Of course, all that changed. The city became more expensive, more dangerous, more difficult to navigate in a car, more difficult to manage on a slim paycheck. Infrastructure swelled, the suburbs grew, I got older and my adventures took me elsewhere, only returning from time to time during moments of disruption. Penniless in 1968, choosing daily between subway fare and food from the Automat, waiting for the Military draft to finally bring me to Whitehall Street, I wandered avenues, found and lost jobs and girlfriends, sang in dim folk clubs, and ultimately retreated away partly as a result of the Mammoth Garbage Strike when the trash was piled in mountains**, as was my dismay.

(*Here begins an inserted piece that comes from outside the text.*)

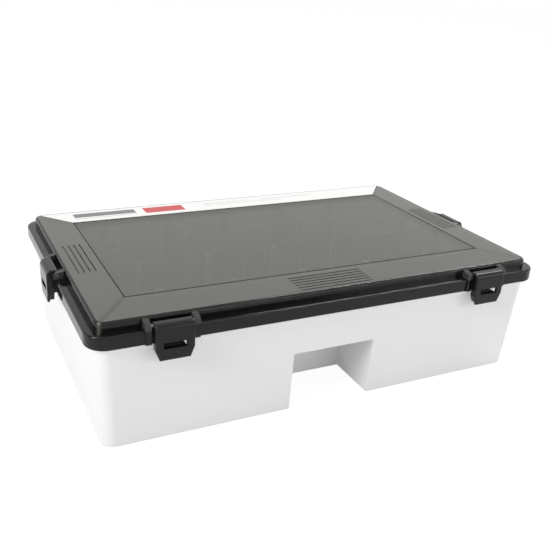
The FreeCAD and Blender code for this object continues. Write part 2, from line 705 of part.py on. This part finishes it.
def make_latch(name, turn, across, along):
    """A hinged latch, drawn about its pin with the box towards +Y, then turned to its side."""
    body = new_body(name)
    sketch = new_sketch(body, "YZ_Plane")
    polygon(sketch, (("plate_face", "latch_bottom"), ("plate_back", "latch_bottom"),
                     ("plate_back", "web_under"), ("", "web_under"),
                     ("", "latch_top"), ("plate_face", "latch_top")))
    pad(body, sketch, "latch_width", midplane=True)
    shoulder = set(edges_at(body.Shape, value("latch_top"))) & set(edges_in_front(body.Shape))
    round_edges(body, sorted(shoulder), "latch_shoulder")
    taper_lip(body)
    round_edges(body, edges_in_front(body.Shape), "latch_round")
    sketch = new_sketch(body, "YZ_Plane")
    circle(sketch, "barrel_radius")
    pad(body, sketch, "latch_width", midplane=True)
    for words, away in (("flank_inside", False), ("-flank_inside", True)):
        sketch = new_sketch(body, "YZ_Plane", words)
        polygon(sketch, (("plate_middle", "latch_bottom"), ("flank_back", "latch_bottom"),
                         ("flank_back", "web_middle"), ("shoulder_y", "web_middle"),
                         ("plate_middle", "shoulder_z")))
        pad(body, sketch, "flank_wall", reverse=away)
    taper_lip(body)
    sketch = new_sketch(body, "XZ_Plane")
    rectangle(sketch, "-half_hook", "half_hook", "hook_root_z", "slot_top_z")
    pocket(body, sketch, "latch_proud + pin_inset + overrun", reverse=True)
    sketch = new_sketch(body, "YZ_Plane")
    polygon(sketch, (("plate_middle", "hook_root_z"), ("hook_tip - hook_nose", "hook_root_z"),
                     ("hook_tip", "hook_tip_z"), ("hook_heel", "hook_under_z"),
                     ("plate_middle", "hook_under_z")))
    pad(body, sketch, "hook_width", midplane=True)
    sketch = new_sketch(body, "YZ_Plane")
    circle(sketch, "bore_radius")
    pocket(body, sketch, "latch_width + overrun", midplane=True)
    place(body, FreeCAD.Rotation(FreeCAD.Vector(0, 0, 1), turn), across, along, "pin_height")


def edges_in_front(shape):
    """Names of the edges that lie in a latch's outer face, before the latch is turned to its side."""
    names = []
    for number, edge in enumerate(shape.Edges, start=1):
        box = edge.BoundBox
        if abs(box.YMin - value("plate_face")) < NEAR and abs(box.YMax - value("plate_face")) < NEAR:
            names.append("Edge%d" % number)
    return names


def taper_lip(body):
    """Narrows the lower end of the latch on both sides."""
    sketch = new_sketch(body, "XZ_Plane")
    low = "latch_bottom - overrun"
    corner = (("half_latch", "taper_z"), ("half_lip", "latch_bottom"), ("half_lip", low),
              ("half_latch + overrun", low), ("half_latch + overrun", "taper_z"))
    polygon(sketch, corner)
    polygon(sketch, tuple((opposite(across), up) for across, up in corner))
    pocket(body, sketch, "latch_height", midplane=True)


def make_pin(name, radius, half, lengthwise, across, along, up):
    """A plain rod along X, or else along Y, with its middle at its place."""
    pin = doc.addObject("Part::Cylinder", name)
    pin.Label = name
    pieces.append(pin)
    pin.setExpression("Radius", formula(radius))
    pin.setExpression("Height", formula("%s + %s" % (half, half)))
    towards = FreeCAD.Vector(1, 0, 0) if lengthwise else FreeCAD.Vector(0, 1, 0)
    if lengthwise:
        across += " - " + half
    else:
        along += " - " + half
    place(pin, FreeCAD.Rotation(FreeCAD.Vector(0, 0, 1), towards), across, along, up)


def place(item, rotation, across, along, up):
    """Turns a piece and moves it to its place."""
    item.Placement.Rotation = rotation
    for axis, words in (("x", across), ("y", along), ("z", up)):
        item.setExpression("Placement.Base." + axis, formula(words))
    doc.recompute()


def make_latches():
    front = "pin_inset - rim_half_y"
    sides = (
        ("front_left", 0, "-latch_place", front), ("front_right", 0, "latch_place", front),
        ("left", -90, "pin_inset - rim_half_x", "0"), ("right", 90, "rim_half_x - pin_inset", "0"),
    )
    for side, turn, across, along in sides:
        make_latch("latch_" + side, turn, across, along)
        make_pin("latch_pin_" + side, "pin_radius", "half_pin", turn == 0, across, along, "pin_height")


def make_hinge_pins():
    for side, across in (("left", "-hinge_place"), ("right", "hinge_place")):
        make_pin("hinge_pin_" + side, "hinge_pin_radius", "half_hinge_pin", True, across,
                 "hinge_y", "hinge_z")


def make_long_divider(name, row):
    """A partition along the tub, with rib pairs on both faces for the cross dividers."""
    body = new_body(name)
    sketch = new_sketch(body, "XZ_Plane")
    rectangle(sketch, "-long_half", "long_half", "tub_floor", "divider_top")
    pad(body, sketch, "long_thickness", midplane=True)
    sketch = new_sketch(body, "XY_Plane", "tub_floor")
    for near, far in (("cross_slot", "cross_rib_end"), ("-cross_slot", "-cross_rib_end")):
        rectangle(sketch, near + " - column_reach", far + " - column_reach", "-rib_face", "rib_face")
    ribs = pad(body, sketch, "divider_height")
    copies(body, [ribs], "X_Axis", "column_pitch", RIB_COLUMNS)
    body.setExpression("Placement.Base.y", formula("%d * row_pitch" % row))
    doc.recompute()


def make_cross_divider(name, column, near, far):
    body = new_body(name)
    sketch = new_sketch(body, "YZ_Plane")
    rectangle(sketch, near, far, "tub_floor", "divider_top")
    pad(body, sketch, "cross_thickness", midplane=True)
    body.setExpression("Placement.Base.x", formula("%d * column_pitch" % column))
    doc.recompute()


def make_dividers():
    for name, row in (("front", -1), ("middle", 0), ("rear", 1)):
        make_long_divider("long_divider_" + name, row)
    for row_name, column in CROSS_PLACES:
        near, far = ROW_ENDS[row_name]
        make_cross_divider("cross_divider_%s_%s" % (row_name, COLUMN_NAMES[column]), column, near, far)


def check_and_export():
    """Stops on any failed object or bad shape, then writes one file for each piece."""
    for item in doc.Objects:
        if "Invalid" in item.State or "Error" in item.State:
            raise ValueError("%s failed" % item.Name)
    for piece in pieces:
        if piece.Shape.isNull() or not piece.Shape.isValid() or len(piece.Shape.Solids) != 1:
            raise ValueError("%s has a bad shape" % piece.Label)
    os.makedirs("parts", exist_ok=True)
    for piece in pieces:
        piece.Shape.exportStep("parts/%s.step" % piece.Label)
        box = piece.Shape.BoundBox
        print("%-32s %10.1f mm3  x %.2f..%.2f  y %.2f..%.2f  z %.2f..%.2f" % (
            piece.Label, piece.Shape.Volume, box.XMin, box.XMax, box.YMin, box.YMax, box.ZMin, box.ZMax))


fill_sheet()
make_tub()
make_lid()
make_seal()
make_label()
make_latches()
make_hinge_pins()
make_dividers()
check_and_export()
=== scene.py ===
import math
from collections import namedtuple

import bpy
from mathutils import Matrix, Vector

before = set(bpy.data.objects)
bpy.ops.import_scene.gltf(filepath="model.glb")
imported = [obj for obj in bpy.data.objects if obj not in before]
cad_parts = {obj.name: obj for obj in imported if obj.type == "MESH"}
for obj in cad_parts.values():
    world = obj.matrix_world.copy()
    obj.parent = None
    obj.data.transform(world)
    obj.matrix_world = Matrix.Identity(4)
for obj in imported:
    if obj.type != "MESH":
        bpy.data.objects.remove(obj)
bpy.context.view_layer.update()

# Lengths are in metres in the CAD frame: X to the right, Y to the rear, Z up from the table.
# FAR lies beyond every piece.
FAR = 1.0
UNIT = (0.0, 1.0)
WHITE = (1.0, 1.0, 1.0, 1.0)

# The Mix node gives one name to several sockets, so they go by number.
FACTOR = 0
FIRST_VALUE, SECOND_VALUE, MIXED_VALUE = 2, 3, 0
FIRST_COLOUR, SECOND_COLOUR, MIXED_COLOUR = 6, 7, 2

# The texture that all surfaces share, beside each one's own grain.
TONE_SCALE, TONE_DETAIL = 14.0, 3.0
GLOSS_SCALE, GLOSS_DETAIL = 90.0, 4.0
GRAIN_DETAIL, GRAIN_STRENGTH = 5.0, 0.35

# A face counts as level where the upright share of its normal lies between these limits.
LEVEL = (0.97, 1.01)

Finish = namedtuple("Finish", "material tree shader coords colour")


def extent(name):
    """A piece's least and greatest X, Y and Z in the frame."""
    points = [vertex.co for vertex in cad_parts[name].data.vertices]
    return [[pick(point[axis] for point in points) for axis in range(3)] for pick in (min, max)]


def shade(red, green, blue):
    """An opaque colour."""
    return (red, green, blue, 1.0)


def calculate(tree, operation, *values):
    """The result of one sum or test on sockets and plain numbers."""
    node = tree.nodes.new("ShaderNodeMath")
    node.operation = operation
    for entry, value in zip(node.inputs, values):
        if isinstance(value, float):
            entry.default_value = value
        else:
            tree.links.new(value, entry)
    return node.outputs[0]


def between(tree, value, low, high):
    """A mask of 1 where a value lies between two limits, and 0 elsewhere."""
    return calculate(tree, "MULTIPLY", calculate(tree, "GREATER_THAN", value, low),
                     calculate(tree, "LESS_THAN", value, high))


def mapped(tree, value, source, target, clamp=True):
    """A value carried over from one range to another."""
    node = tree.nodes.new("ShaderNodeMapRange")
    node.clamp = clamp
    for entry, number in zip(("From Min", "From Max", "To Min", "To Max"), (*source, *target)):
        node.inputs[entry].default_value = number
    tree.links.new(value, node.inputs["Value"])
    return node.outputs["Result"]


def tinted(tree, colour, mask, overlay):
    """A colour with another colour laid over it where the mask is 1."""
    layer = tree.nodes.new("ShaderNodeMix")
    layer.data_type = "RGBA"
    tree.links.new(mask, layer.inputs[FACTOR])
    tree.links.new(colour, layer.inputs[FIRST_COLOUR])
    layer.inputs[SECOND_COLOUR].default_value = overlay
    return layer.outputs[MIXED_COLOUR]


def noise(tree, coords, scale, detail):
    """Uneven values from 0 to 1 that stay with the piece."""
    node = tree.nodes.new("ShaderNodeTexNoise")
    node.inputs["Scale"].default_value = scale
    node.inputs["Detail"].default_value = detail
    tree.links.new(coords["Object"], node.inputs["Vector"])
    return node.outputs["Fac"]


def separate(tree, vector):
    """The X, Y and Z of a vector, by name."""
    node = tree.nodes.new("ShaderNodeSeparateXYZ")
    tree.links.new(vector, node.inputs["Vector"])
    return node.outputs


def surface(name, light, dark, rough, grain_scale, grain_height, **settings):
    """A moulded or drawn surface: slow changes of tone, uneven gloss and a fine grain."""
    material = bpy.data.materials.new(name)
    material.use_nodes = True
    tree = material.node_tree
    shader = tree.nodes["Principled BSDF"]
    for entry, value in settings.items():
        shader.inputs[entry.replace("_", " ")].default_value = value
    coords = tree.nodes.new("ShaderNodeTexCoord").outputs

    tone = tree.nodes.new("ShaderNodeMix")
    tone.data_type = "RGBA"
    tone.inputs[FIRST_COLOUR].default_value = light
    tone.inputs[SECOND_COLOUR].default_value = dark
    tree.links.new(noise(tree, coords, TONE_SCALE, TONE_DETAIL), tone.inputs[FACTOR])
    colour = tone.outputs[MIXED_COLOUR]
    tree.links.new(colour, shader.inputs["Base Color"])

    gloss = mapped(tree, noise(tree, coords, GLOSS_SCALE, GLOSS_DETAIL), UNIT, rough)
    tree.links.new(gloss, shader.inputs["Roughness"])

    bump = tree.nodes.new("ShaderNodeBump")
    bump.inputs["Strength"].default_value = GRAIN_STRENGTH
    bump.inputs["Distance"].default_value = grain_height
    tree.links.new(noise(tree, coords, grain_scale, GRAIN_DETAIL), bump.inputs["Height"])
    tree.links.new(bump.outputs["Normal"], shader.inputs["Normal"])
    return Finish(material, tree, shader, coords, colour)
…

There is simply no place like New York City. It spoils you in a subtle but engulfing way. I didn’t know until I was middle-aged and world-traveled, that New York was a singularly unique city that should not be taken for granted, especially by those for whom its day-to-day vibrancy and turmoil is a matter of course. But retired teachers who built lives elsewhere do not cavalierly move back when income is fixed and the NYC cost of living is 140% of the national average. So I visit family who, at no prompting from me, have established lives in NY and its environs. And I take pictures of the life there now which in its rich ethnicities and confusions, its enormous range of wish and frustration, hope and misery, failure and perseverance, wealth and poverty, shifting demographics, and 19th-century politics remains as the hub of possibility for its millions. Those lives, both ordinary and extraordinary, impact the pavements, venues, subway steps, escalators, waterfronts, and meadows I traveled when I was younger then, and, however briefly, today can walk in their footsteps and the memory of my own.